Is there a building ethics policy?
It has become common for co-ops to require a code of conduct for its board members. This can help avoid potential conflicts of interest, such as having someone with a business or family connection to a board member perform work on the building. In fact, there is a recent statute regarding certain board conflicts of interest, and members have a fiduciary duty to uphold this law.

What is the board’s policy regarding access to co-op documents?
Shareholders have the right to review their co-op’s records, and it is important to know that the board understands this right. In 2017, the New York Supreme Court ruled that I had the right to review my co-op’s financial books and records. This request came after I discovered the building had taken on a large façade renovation project that went over budget. Furthermore, the board had not disclosed to shareholders that the contractor was the then-president’s brother-in-law. In 2019, the building received a violation from the New York City Department of Buildings for “failure to maintain building exterior walls/facades.”

In the event of a dispute, what are a co-op owner’s rights under the law?
Be sure to review the building’s bylaws, proprietary lease and state law, and explain them to your client. I would also suggest advising them to look at the building’s corporate documents and rules with a real estate attorney in order to avoid any potential surprises in the future.

In the event of a disagreement over maintenance fees, building rules, changes to the proprietary lease or some other unforeseen circumstance, the co-op owner will be required to file an Article 78. Under this law, the shareholder only has 120 days after a board decision to file a complaint questioning any board decisions. As the 120 days can start before the unit owner has been notified of the board action, they can be past the statute of limitations before even knowing it. At that point, it may be too late to correct any potential wrongdoings by the board, regardless of the strength of their position.

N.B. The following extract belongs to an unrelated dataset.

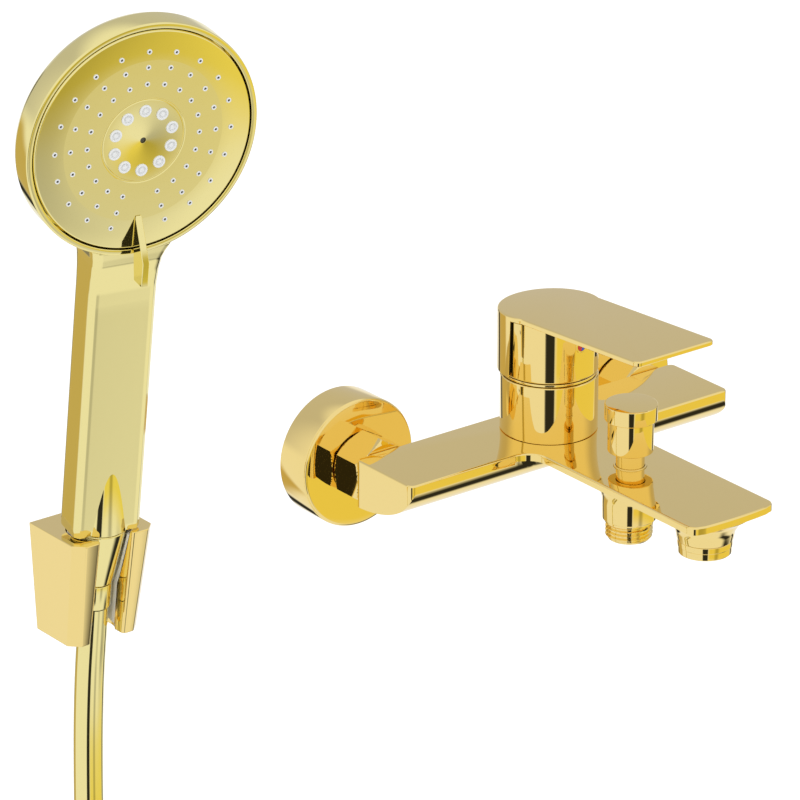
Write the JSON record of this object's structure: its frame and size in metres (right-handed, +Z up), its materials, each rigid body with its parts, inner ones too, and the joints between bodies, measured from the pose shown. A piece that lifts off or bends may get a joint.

When buyers believe they have found their dream home, they are often hesitant to ask too many questions, for fear that they will lose out on the deal. However, performing due diligence and asking the right questions ahead of time will go a long way toward bringing your client peace of mind, as well as avoiding any potential litigation down the line.

Armand Musey, CFA
425 East 86th Street
New York, New York


Sign Up for Newswire

    [ctct ctct-115 type:hidden 'Mann Report Newswire::#158']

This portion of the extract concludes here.